Three brothers arrested in missing women case

Article by Carol Martindale 

CLEVELAND (AP) — One neighbour says a naked woman was seen crawling on her hands and knees in the backyard of the house a few years ago. Another heard pounding on the home’s doors and noticed plastic bags over the windows.
Both times, police showed up but never went inside, neighbors say. Police also paid a visit to the house in 2004, but no one answered the door.
Now, after three women who vanished a decade ago were found captive Monday at the run-down house, Cleveland police are facing questions for the second time in four years about their handling of missing-person cases and are conducting an internal review to see if they overlooked anything.

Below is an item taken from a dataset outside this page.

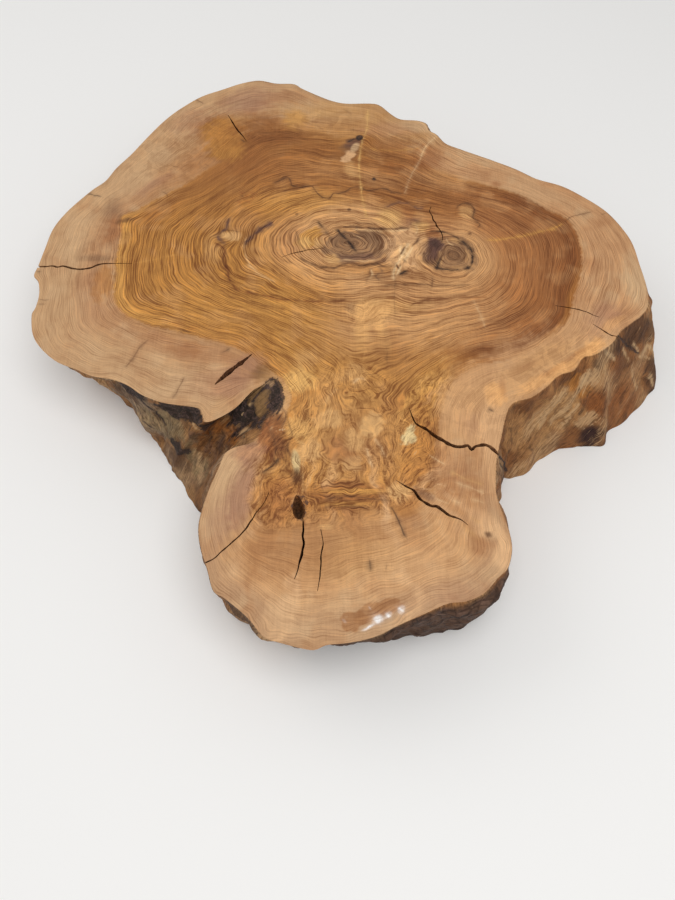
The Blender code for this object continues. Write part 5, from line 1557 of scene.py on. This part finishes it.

City Safety Director Martin Flask said Tuesday that investigators had no record of anyone calling about criminal activity at the house but were still checking police, fire and emergency databases.
The three women were rescued after one of them kicked out the bottom portion of a locked screen door and used a neighbor’s telephone to call 911.
“Help me. I’m Amanda Berry,” she breathlessly told a dispatcher in a call that exhilarated and astonished much of the city. “I’ve been kidnapped, and I’ve been missing for ten years and I’m, I’m here, I’m free now.”
Berry, 27, Michelle Knight, 32, and Gina DeJesus, about 23, had apparently been held captive in the house since their teens or early 20s, police Chief Michael McGrath said.
Three brothers, ages 50 to 54, were arrested. One of them, former school bus driver Ariel Castro, owned the home, situated in a poor neighborhood dotted with boarded-up houses just south of downtown. No charges were filed.
A relative of the three brothers said their family was “totally shocked” after hearing about the missing women being found at the home.